Strayed’s memoir is a challenging subject because so much of it takes place inside her head. Vallée and screenwriter Nick Hornby deal with that dexterously by intercutting Cheryl’s hike on the trail with flashbacks depicting her earlier life and filling the soundtrack with snatches of remembered conversations, poems, songs, and other thoughts that bubble to the surface amid the walk’s tedium. Often they’re grimly funny. As Cheryl thumbs a ride from a strange man, she thinks, “Hi. I’m an unaccompanied female hitchhiker. Want to give me a ride so you can rape and dismember me?”
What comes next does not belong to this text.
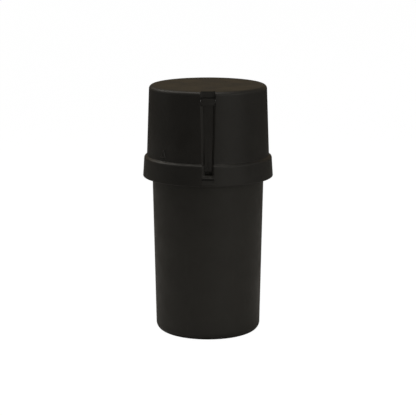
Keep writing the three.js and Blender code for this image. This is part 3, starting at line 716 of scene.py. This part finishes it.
def alignment_mark():
    """A raised triangle above the collar, pointing up."""
    ANGLE = 45.6  # degrees to the left of the lever
    LOW_Z, HIGH_Z, HALF, PROUD = LEDGE_Z + 1.2, LEDGE_Z + 4.8, 1.5, 0.65
    ROUNDING = 0.35
    FLANK = (0.25, 0.5, 0.75, 1.0, 1.25)  # angles up the pillow-shaped flank, in radians
    radius = cap_radius((LOW_Z + HIGH_Z) / 2)
    centre_z = LOW_Z + (HIGH_Z - LOW_Z) / 3
    triangle = softened([(-HALF, LOW_Z), (HALF, LOW_Z), (0, HIGH_Z)], ROUNDING, closed=True, steps=5)
    # (height above the cap, size), from inside the wall outwards
    layers = [(-0.6, 1.15), (0, 1.08), *((PROUD * math.sin(a), math.cos(a)) for a in FLANK)]
    rings = []
    for height, size in layers:
        rings.append([(x * size, -radius - height, centre_z + (z - centre_z) * size) for x, z in triangle])
    mark = skinned("mark", rings)
    mark.data.transform(Matrix.Rotation(math.radians(-ANGLE), 4, "Z"))
    return mark


def finger_scoop():
    """A shallow ramp cut in the collar, where a fingertip gets under the end of the lever."""
    BELOW_SLOT, HEIGHT, DEPTH, HALF = 0.4, 2.1, 0.7, 2.3
    FOOT_DEPTH = 0.05  # what is left of the depth where the ramp ends
    NAIL_GROOVE = 0.35  # height of the deeper groove along the top, which is twice as deep as the ramp
    top_z, front_y = SLOT_BOTTOM_Z - BELOW_SLOT, -COLLAR_R - 1
    groove_low_z, low_z = top_z - NAIL_GROOVE, top_z - HEIGHT
    section = [
        (front_y, top_z), (2 * DEPTH - COLLAR_R, top_z), (2 * DEPTH - COLLAR_R, groove_low_z),
        (DEPTH - COLLAR_R, groove_low_z), (FOOT_DEPTH - COLLAR_R, low_z), (front_y, low_z),
    ]
    outline = softened(section, 0.1, closed=True)
    return skinned("scoop", [[(x, y, z) for y, z in outline] for x in (-HALF, HALF)])


def clutch_ribs():
    """Long ribs that drop between the closure's lugs in a pressed cap, and short ones in the collar."""
    RIB_HALF, SKIRT_RIB_HALF, ROUNDING = 0.6, 0.5, 0.1
    HALF_STEP = 180 / CLUTCH_COUNT  # degrees, so that the ribs stand between the lugs
    face_r = CUP_R + GAP
    low_z, top_z = DECK_Z + 1.6, CEILING_Z + BURIED
    foot_root_r, top_root_r = [cap_radius(z) - CAP_WALL + BURIED for z in (LEDGE_Z, CEILING_Z)]
    outline = [(face_r, low_z), (foot_root_r, low_z), (top_root_r, top_z), (face_r, top_z)]
    skirt_face_r, skirt_low_z, skirt_top_z = COLLAR_TOP_R - 3.0, LIP_Z + 1.8, LEDGE_UNDER_Z + BURIED
    skirt_outline = [
        (skirt_face_r, skirt_low_z), (COLLAR_R - 1.5, skirt_low_z),
        (COLLAR_R - 1.6, skirt_top_z), (skirt_face_r, skirt_top_z),
    ]
    ribs = radial_plate("ribs", outline, RIB_HALF, ROUNDING)
    skirt_ribs = radial_plate("skirt_ribs", skirt_outline, SKIRT_RIB_HALF, ROUNDING)
    return [around(rib, CLUTCH_COUNT, HALF_STEP) for rib in (ribs, skirt_ribs)]


def plunger_spigot():
    """The tube under the ceiling that the plunger is pushed over."""
    INNER_R, OUTER_R, LENGTH = 14.1, 15.3, 6.7
    low_z, high_z = CEILING_Z - LENGTH, CEILING_Z + BURIED
    outline = [(INNER_R, high_z), (INNER_R, low_z), (OUTER_R, low_z), (OUTER_R, high_z)]
    return turned("spigot", softened(outline, closed=True), closed=True)


def cap_shell():
    SOCKET_PLAY, SOCKET_END = 0.08, 3.85
    FRAME_SIDE, FRAME_BELOW, FRAME_ABOVE = 1.2, 0.7, 0.9
    FRAME_FRONT_Y = -20.7
    CUT_FRONT_Y, CUT_BACK_Y = -23, -18  # well clear of the wall on both sides
    # The first ring is the top's edge and the last ring is the ceiling's edge, so the two end faces are flat.
    body = skinned("cap_moulding", outer_surface()[::-1] + inner_surface()[::-1])
    window_frame = block("window_frame", WINDOW_HALF + FRAME_SIDE, FRAME_FRONT_Y, -CUP_R - GAP,
                         WINDOW_LOW_Z - FRAME_BELOW, WINDOW_HIGH_Z + FRAME_ABOVE)
    combine(body, "UNION", *clutch_ribs(), plunger_spigot(), window_frame, alignment_mark())
    window = block("window", WINDOW_HALF, CUT_FRONT_Y, CUT_BACK_Y, WINDOW_LOW_Z, WINDOW_HIGH_Z, 0.3)
    sockets = cylinder_along_x("sockets", PIN_R + SOCKET_PLAY, SOCKET_END)
    return combine(body, "DIFFERENCE", window, sockets, finger_scoop())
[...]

That last bit isn’t an idle thought. As a woman traveling alone, Cheryl has to keep her guard up in encounters with men. Even though most of them turn out to be friendly and helpful (like the farmer played beautifully by W. Earl Brown and the journalist played amusingly by Mo McRae), there’s a meeting with a bowhunter (Charles Baker) that turns harrowing when he does nothing more than comment on how her panties look on her.

The movie may not be as convincing as the book in depicting Cheryl’s journey toward spiritual fulfillment, but Wild’s considerable power is bound up with Reese Witherspoon’s performance and what we know about her. Just as the long walk and extended solitude boil Cheryl down to her essence, they seem to scrape away all the movie-star trappings and the psychic baggage and the expectations that audiences have placed on Witherspoon over the years. In what’s turned out to be a piss-poor year for lead actress roles, Witherspoon is surely a mortal lock for an Oscar nomination at least, and she helps establish a much-needed female entry into the ancient genre of stories about men who find their authentic selves by living alone in nature. Yet even more importantly, being thrown back on her own resources seems to show both Witherspoon and us the qualities that are most central to her, the quiet strength amid the inconvenient, furious bursts of emotion that sometimes come out. This feral yet grounded performance encourages us to look at Witherspoon with new eyes, and that is Wild’s real achievement.